Fix that by checking explicitly for a label to temporarily get rid of the new scope in that case, and add a test case for it.
The pragma warnings were duplicated, one during globals scan, another during actual parsing. This should fix it.
This is somewhat potentially dangerous, as some directives (pragmas, notably) could in future affect the global scan phase by changing the language.
Commit b73805e introduced lazy lists in assignments only. Commit 890e960 generalized it, allowing any identifier to be followed by brackets, removing the need for assignment-specific treatment. However, we forgot to remove the assignment-specific code parsing, so do it now.

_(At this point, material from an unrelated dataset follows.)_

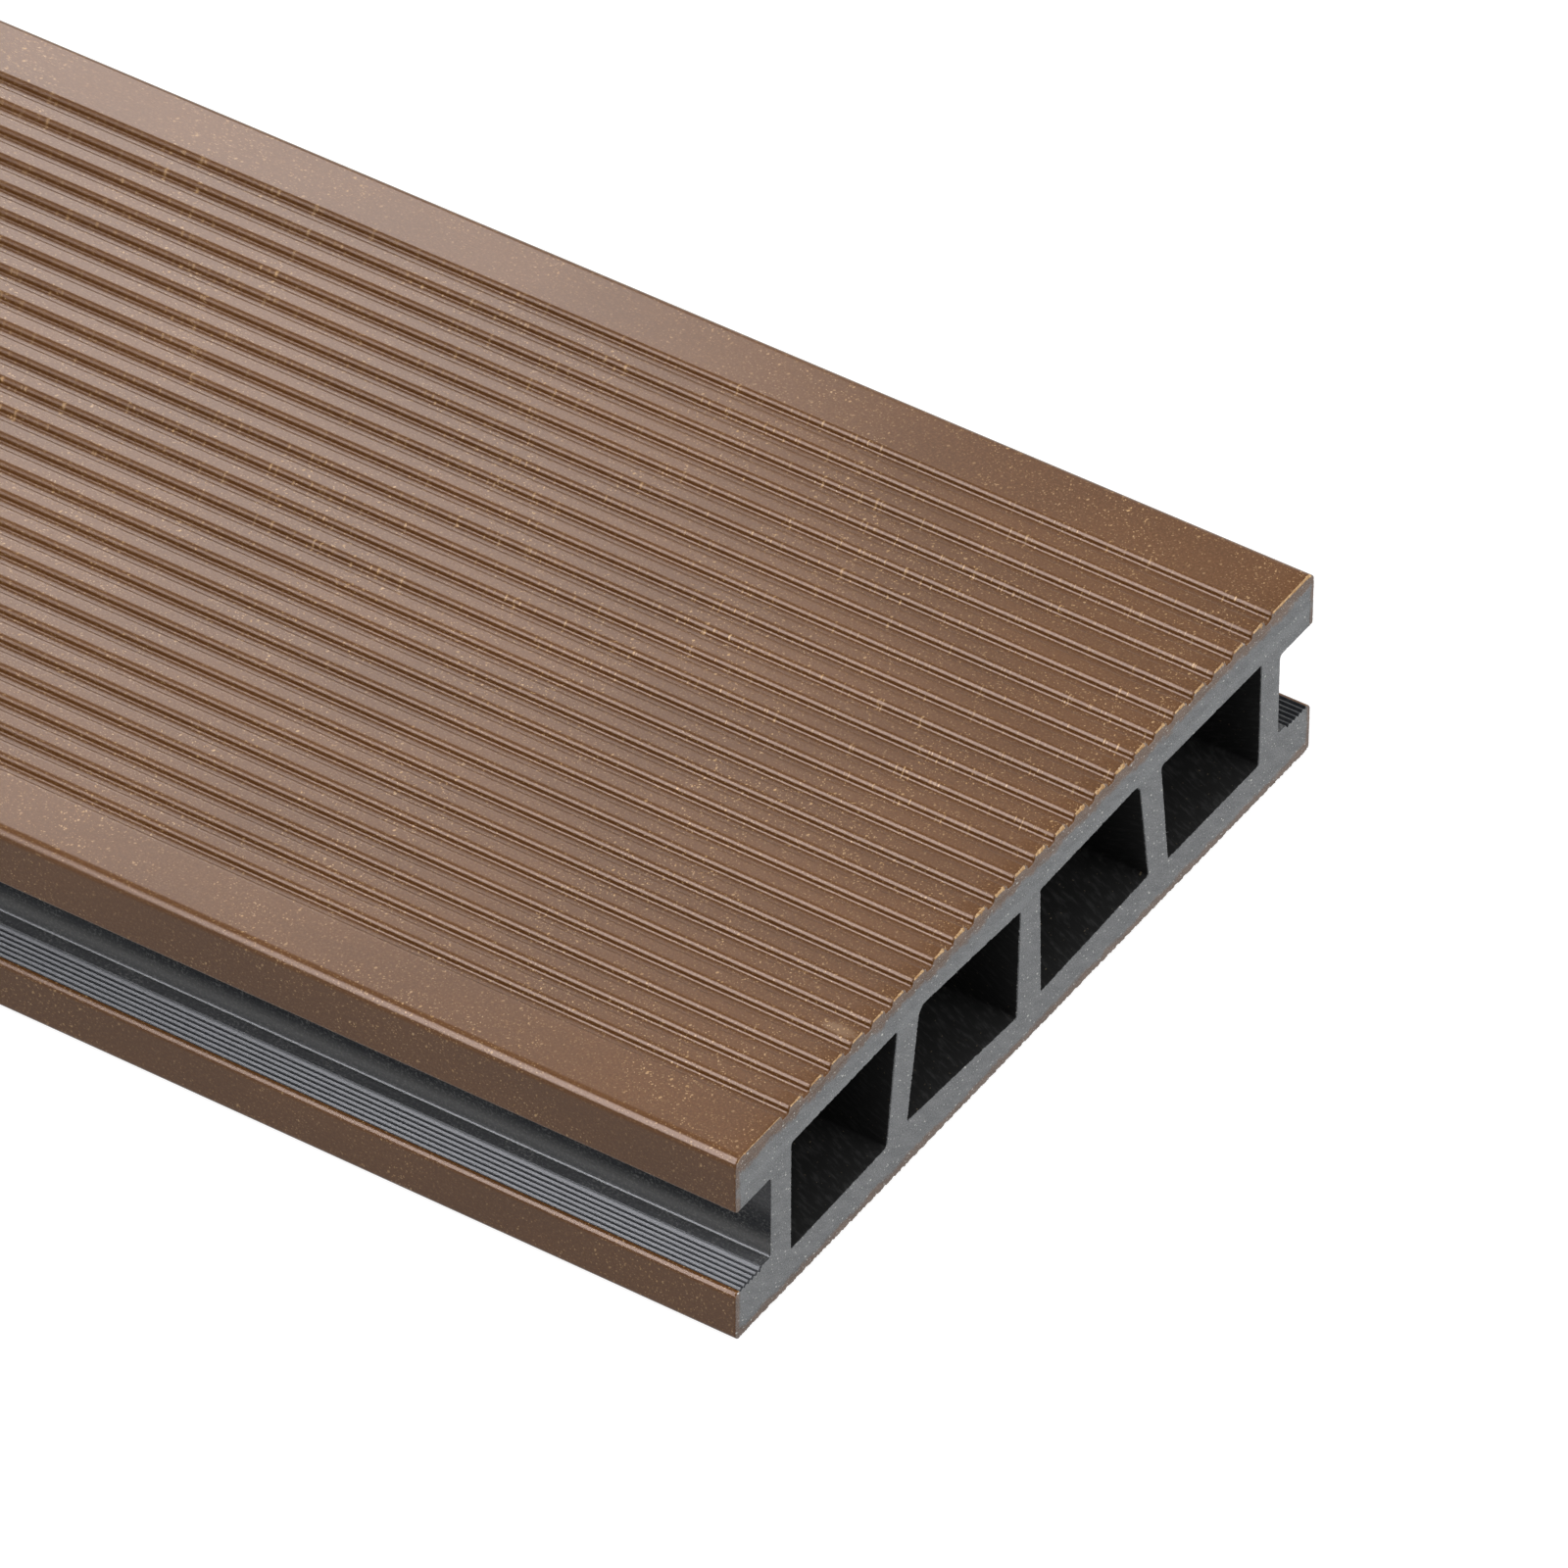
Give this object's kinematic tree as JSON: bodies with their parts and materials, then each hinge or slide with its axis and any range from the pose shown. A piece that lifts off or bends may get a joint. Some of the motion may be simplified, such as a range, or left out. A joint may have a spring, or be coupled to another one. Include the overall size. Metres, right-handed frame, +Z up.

'(float)"-nan"' doesn't return Indet in LSL:
llOwnerSay(llList2CSV([(float)"-nan"])); // outputs "nan", not "-nan"
Therefore, for the output to yield the correct result we have to use a different strategy to generate an indeterminate. We choose '(1e40*0)' which is shorter than the rest.
Also, we don't output infinites as '(float)"[-]inf"' but alwas as '1e40' or '(float)-1e40' (or just '-1e40' if we're in globals).
All three functions have in SL the Intel problem of inaccuracy with high values. Since we work in single precision, it's barely detectable usually, but for large input numbers the difference between the imprecise results of SL and the more accurate results of recent glibc become more obvious.
This change brings back the Intel inaccuracy, even across systems (different versions of Python/C might behave differently otherwise).
Reference:
https://randomascii.wordpress.com/2014/10/09/intel-underestimates-error-bounds-by-1-3-quintillion/
It was designed so that only ints and floats should be accepted. But for safety, and for reuse, make that "any non-float" so that long integers are also truncated to F32.
We were using a very dubious method to distinguish an indeterminate from a NaN, via struct.unpack. Turns out that math.copysign gets the job done and seems more robust.
Besides dividing by zero, any result producing NaN including inf/inf, NaN/anything, anything/NaN causes a math error as well. We only contemplated NaN/anything and neglected the rest, so we generalize it.